%%
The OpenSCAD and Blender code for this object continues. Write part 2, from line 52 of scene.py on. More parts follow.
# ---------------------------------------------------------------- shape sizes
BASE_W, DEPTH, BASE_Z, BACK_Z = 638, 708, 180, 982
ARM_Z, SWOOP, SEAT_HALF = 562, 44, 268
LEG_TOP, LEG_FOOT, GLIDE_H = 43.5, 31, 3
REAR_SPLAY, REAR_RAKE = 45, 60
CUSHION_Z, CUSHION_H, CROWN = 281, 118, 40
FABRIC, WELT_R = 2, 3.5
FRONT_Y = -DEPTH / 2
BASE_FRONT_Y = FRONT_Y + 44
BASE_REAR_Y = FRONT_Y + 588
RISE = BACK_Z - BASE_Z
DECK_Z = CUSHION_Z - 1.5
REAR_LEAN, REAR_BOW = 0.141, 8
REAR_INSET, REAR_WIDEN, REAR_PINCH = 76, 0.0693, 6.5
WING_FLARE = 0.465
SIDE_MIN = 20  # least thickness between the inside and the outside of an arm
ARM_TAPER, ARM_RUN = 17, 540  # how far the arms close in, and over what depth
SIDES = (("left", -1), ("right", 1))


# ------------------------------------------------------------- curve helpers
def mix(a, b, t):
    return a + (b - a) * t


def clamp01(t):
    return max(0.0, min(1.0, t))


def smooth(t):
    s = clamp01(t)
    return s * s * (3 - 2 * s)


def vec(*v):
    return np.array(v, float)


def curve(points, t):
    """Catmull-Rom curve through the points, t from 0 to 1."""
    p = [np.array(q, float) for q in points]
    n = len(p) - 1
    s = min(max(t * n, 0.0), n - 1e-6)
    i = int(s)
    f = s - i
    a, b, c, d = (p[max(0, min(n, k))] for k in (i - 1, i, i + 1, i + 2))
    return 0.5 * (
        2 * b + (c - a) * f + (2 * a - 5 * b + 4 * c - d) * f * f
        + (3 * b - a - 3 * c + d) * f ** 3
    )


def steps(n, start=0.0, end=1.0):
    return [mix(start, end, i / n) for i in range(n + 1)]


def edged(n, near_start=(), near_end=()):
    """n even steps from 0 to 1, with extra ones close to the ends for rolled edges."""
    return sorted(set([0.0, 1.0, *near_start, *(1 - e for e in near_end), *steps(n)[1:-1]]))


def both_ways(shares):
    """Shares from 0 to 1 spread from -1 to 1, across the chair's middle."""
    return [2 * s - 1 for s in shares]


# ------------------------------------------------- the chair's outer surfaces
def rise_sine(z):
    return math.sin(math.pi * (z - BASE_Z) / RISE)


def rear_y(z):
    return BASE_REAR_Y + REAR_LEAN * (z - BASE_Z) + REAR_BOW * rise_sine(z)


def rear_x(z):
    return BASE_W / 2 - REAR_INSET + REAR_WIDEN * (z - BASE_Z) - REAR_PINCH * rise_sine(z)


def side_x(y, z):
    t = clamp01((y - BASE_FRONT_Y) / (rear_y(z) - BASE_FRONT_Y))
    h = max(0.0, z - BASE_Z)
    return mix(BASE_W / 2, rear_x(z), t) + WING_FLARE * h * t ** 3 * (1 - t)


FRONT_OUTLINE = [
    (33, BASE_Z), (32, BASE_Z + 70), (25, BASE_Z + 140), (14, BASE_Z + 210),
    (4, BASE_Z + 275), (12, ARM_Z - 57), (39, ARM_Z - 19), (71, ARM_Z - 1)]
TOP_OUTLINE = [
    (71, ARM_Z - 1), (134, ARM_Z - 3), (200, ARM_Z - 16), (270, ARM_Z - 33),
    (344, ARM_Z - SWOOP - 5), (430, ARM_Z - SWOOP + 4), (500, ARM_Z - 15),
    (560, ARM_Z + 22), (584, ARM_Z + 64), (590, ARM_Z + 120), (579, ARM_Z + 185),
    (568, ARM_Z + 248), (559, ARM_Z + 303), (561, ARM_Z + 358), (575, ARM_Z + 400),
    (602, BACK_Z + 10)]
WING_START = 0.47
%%
%%
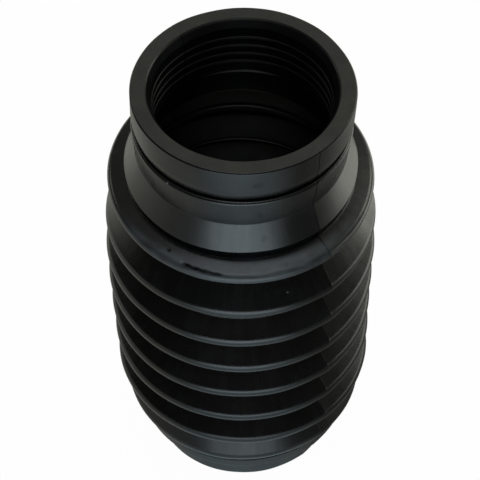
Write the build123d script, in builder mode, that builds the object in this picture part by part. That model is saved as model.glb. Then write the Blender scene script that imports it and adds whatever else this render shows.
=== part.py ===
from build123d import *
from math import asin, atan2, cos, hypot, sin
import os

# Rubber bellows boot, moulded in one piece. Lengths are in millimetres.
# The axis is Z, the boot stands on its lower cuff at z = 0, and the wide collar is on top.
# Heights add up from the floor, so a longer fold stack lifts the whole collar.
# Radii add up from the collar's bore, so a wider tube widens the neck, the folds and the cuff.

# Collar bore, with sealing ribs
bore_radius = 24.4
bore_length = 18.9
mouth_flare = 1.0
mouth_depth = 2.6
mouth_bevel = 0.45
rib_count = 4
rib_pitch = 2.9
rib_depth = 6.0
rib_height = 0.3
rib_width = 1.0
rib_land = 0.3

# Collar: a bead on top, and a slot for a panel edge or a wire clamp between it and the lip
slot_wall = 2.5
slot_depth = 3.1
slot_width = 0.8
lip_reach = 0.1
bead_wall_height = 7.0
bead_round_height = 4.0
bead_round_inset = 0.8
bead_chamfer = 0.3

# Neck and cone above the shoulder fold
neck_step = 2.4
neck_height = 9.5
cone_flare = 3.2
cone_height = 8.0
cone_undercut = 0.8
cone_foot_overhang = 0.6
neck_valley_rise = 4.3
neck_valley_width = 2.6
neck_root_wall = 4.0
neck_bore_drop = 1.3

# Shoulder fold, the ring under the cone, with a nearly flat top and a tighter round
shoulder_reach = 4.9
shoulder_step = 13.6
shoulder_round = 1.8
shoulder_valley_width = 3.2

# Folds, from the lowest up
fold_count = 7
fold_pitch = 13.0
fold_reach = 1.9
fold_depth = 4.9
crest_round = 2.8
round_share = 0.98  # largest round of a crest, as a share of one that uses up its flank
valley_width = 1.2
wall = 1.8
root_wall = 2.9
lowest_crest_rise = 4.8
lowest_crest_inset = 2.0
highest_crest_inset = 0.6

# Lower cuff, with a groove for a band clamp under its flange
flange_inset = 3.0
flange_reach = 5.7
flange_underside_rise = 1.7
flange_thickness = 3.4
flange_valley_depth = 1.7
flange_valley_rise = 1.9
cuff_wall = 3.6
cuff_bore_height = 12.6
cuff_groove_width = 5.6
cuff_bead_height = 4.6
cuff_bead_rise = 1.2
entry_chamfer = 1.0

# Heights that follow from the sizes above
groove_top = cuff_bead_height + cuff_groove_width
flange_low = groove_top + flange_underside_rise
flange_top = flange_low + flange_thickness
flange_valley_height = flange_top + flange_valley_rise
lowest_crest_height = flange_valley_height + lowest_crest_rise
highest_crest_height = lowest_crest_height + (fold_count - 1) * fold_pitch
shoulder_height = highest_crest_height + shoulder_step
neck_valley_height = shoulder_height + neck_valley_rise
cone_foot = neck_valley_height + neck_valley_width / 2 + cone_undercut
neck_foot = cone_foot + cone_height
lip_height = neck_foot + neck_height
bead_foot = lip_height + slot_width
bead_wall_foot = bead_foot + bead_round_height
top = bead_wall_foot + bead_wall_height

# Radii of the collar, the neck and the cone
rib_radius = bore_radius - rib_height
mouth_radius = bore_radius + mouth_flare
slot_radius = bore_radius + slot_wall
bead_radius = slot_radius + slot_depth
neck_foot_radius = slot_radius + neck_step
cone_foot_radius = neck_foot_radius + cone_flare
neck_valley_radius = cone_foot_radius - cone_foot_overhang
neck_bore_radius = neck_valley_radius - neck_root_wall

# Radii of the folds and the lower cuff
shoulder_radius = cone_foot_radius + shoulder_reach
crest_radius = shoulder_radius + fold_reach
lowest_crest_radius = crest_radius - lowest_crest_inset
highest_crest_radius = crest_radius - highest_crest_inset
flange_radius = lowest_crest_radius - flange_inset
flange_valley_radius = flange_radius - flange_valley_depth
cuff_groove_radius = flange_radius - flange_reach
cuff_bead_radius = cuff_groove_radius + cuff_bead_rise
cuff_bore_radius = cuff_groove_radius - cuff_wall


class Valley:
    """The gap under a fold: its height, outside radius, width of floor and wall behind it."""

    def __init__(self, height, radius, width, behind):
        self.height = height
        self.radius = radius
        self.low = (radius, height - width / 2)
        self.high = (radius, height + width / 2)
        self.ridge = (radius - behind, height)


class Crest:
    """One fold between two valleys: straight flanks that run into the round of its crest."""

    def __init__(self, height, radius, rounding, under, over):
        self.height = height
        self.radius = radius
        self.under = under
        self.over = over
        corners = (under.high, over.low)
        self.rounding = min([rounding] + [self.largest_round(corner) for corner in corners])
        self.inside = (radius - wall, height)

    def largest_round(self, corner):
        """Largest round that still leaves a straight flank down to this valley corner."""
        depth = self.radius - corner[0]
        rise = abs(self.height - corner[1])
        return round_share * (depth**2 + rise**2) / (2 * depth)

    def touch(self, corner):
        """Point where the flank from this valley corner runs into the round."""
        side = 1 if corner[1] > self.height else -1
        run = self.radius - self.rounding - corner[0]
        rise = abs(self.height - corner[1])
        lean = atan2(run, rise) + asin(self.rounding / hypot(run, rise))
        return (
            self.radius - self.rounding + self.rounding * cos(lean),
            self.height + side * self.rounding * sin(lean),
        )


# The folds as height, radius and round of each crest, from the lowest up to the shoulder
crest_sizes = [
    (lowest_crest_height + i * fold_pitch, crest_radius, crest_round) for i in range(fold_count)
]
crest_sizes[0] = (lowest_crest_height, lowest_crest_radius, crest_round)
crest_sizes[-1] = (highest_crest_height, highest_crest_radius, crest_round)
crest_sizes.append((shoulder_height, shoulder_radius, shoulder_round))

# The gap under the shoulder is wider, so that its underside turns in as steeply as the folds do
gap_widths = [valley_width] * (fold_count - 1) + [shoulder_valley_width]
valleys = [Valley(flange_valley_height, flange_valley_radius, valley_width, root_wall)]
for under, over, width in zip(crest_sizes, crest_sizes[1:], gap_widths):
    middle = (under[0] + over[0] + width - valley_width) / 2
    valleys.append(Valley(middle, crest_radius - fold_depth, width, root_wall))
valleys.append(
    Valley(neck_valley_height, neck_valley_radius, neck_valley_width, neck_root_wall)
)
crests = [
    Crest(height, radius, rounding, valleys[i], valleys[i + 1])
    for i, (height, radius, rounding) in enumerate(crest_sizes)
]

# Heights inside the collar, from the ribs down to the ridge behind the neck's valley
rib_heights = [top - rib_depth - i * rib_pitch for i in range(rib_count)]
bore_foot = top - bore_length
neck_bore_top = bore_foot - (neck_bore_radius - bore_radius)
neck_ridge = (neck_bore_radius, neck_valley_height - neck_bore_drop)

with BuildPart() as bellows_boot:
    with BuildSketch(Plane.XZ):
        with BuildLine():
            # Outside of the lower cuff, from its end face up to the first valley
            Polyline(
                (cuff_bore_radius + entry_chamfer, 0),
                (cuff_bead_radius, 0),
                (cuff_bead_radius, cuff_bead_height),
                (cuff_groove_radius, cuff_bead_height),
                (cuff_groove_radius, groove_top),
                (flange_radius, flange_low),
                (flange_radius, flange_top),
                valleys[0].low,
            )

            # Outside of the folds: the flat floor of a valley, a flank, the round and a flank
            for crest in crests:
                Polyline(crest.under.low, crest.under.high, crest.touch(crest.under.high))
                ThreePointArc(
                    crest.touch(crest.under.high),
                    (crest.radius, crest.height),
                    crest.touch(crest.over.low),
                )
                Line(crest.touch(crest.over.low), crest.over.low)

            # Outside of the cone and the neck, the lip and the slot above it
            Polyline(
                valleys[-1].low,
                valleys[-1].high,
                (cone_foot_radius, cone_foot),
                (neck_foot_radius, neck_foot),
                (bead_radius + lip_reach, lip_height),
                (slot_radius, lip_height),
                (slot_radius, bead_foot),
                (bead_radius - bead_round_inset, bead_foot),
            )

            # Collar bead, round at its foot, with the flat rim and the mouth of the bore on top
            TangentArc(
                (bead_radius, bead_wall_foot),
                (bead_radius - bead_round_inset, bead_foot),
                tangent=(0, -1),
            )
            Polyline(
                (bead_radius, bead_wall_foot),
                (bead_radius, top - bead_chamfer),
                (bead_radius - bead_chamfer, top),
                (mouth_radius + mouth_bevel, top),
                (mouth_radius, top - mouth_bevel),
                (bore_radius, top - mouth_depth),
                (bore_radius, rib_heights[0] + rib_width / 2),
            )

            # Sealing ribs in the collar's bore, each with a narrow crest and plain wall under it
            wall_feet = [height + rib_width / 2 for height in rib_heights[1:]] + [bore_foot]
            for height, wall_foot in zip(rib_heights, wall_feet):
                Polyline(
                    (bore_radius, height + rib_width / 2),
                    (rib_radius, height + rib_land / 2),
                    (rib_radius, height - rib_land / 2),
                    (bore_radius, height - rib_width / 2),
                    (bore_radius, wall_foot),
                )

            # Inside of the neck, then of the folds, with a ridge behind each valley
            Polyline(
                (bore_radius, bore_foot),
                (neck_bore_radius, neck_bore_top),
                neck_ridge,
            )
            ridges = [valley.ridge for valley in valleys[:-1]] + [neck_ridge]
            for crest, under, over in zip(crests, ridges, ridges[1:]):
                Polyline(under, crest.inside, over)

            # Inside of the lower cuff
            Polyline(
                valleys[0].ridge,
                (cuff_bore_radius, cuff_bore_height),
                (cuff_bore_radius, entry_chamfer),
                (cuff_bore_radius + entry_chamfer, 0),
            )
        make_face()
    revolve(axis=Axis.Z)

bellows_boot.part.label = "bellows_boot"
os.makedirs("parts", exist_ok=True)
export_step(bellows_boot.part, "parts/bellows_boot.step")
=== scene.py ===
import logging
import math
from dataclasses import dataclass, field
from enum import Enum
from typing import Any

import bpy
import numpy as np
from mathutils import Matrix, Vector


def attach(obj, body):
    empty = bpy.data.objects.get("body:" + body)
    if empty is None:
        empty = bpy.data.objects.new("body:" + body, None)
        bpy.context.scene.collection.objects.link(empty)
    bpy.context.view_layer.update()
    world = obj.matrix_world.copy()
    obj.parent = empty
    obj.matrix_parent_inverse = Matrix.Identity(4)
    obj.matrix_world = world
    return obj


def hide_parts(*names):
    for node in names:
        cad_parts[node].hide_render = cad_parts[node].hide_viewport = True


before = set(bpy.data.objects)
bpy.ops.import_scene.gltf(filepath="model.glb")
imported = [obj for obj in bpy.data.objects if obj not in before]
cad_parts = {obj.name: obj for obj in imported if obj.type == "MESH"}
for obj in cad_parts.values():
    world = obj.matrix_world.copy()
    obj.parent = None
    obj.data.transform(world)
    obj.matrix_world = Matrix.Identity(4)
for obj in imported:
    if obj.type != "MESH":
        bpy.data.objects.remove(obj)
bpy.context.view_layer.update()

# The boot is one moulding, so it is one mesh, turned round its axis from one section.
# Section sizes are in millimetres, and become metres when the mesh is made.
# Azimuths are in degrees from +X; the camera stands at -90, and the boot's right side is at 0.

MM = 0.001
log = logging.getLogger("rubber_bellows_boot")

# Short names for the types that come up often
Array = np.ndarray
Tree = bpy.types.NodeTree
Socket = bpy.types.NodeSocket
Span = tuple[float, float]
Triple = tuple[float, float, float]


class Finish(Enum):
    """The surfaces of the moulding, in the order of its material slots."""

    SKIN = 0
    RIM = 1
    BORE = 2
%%
- **PROBLEM REQUIREMENTS**
The line containing "# Inside of the lower cuff" opens the part, and the line containing "# Azimuths are" closes it. Output that part exactly, with both, and only that.

- **RESULT OF THE TASK**
            # Inside of the lower cuff
            Polyline(
                valleys[0].ridge,
                (cuff_bore_radius, cuff_bore_height),
                (cuff_bore_radius, entry_chamfer),
                (cuff_bore_radius + entry_chamfer, 0),
            )
        make_face()
    revolve(axis=Axis.Z)

bellows_boot.part.label = "bellows_boot"
os.makedirs("parts", exist_ok=True)
export_step(bellows_boot.part, "parts/bellows_boot.step")
=== scene.py ===
import logging
import math
from dataclasses import dataclass, field
from enum import Enum
from typing import Any

import bpy
import numpy as np
from mathutils import Matrix, Vector


def attach(obj, body):
    empty = bpy.data.objects.get("body:" + body)
    if empty is None:
        empty = bpy.data.objects.new("body:" + body, None)
        bpy.context.scene.collection.objects.link(empty)
    bpy.context.view_layer.update()
    world = obj.matrix_world.copy()
    obj.parent = empty
    obj.matrix_parent_inverse = Matrix.Identity(4)
    obj.matrix_world = world
    return obj


def hide_parts(*names):
    for node in names:
        cad_parts[node].hide_render = cad_parts[node].hide_viewport = True


before = set(bpy.data.objects)
bpy.ops.import_scene.gltf(filepath="model.glb")
imported = [obj for obj in bpy.data.objects if obj not in before]
cad_parts = {obj.name: obj for obj in imported if obj.type == "MESH"}
for obj in cad_parts.values():
    world = obj.matrix_world.copy()
    obj.parent = None
    obj.data.transform(world)
    obj.matrix_world = Matrix.Identity(4)
for obj in imported:
    if obj.type != "MESH":
        bpy.data.objects.remove(obj)
bpy.context.view_layer.update()

# The boot is one moulding, so it is one mesh, turned round its axis from one section.
# Section sizes are in millimetres, and become metres when the mesh is made.
# Azimuths are in degrees from +X; the camera stands at -90, and the boot's right side is at 0.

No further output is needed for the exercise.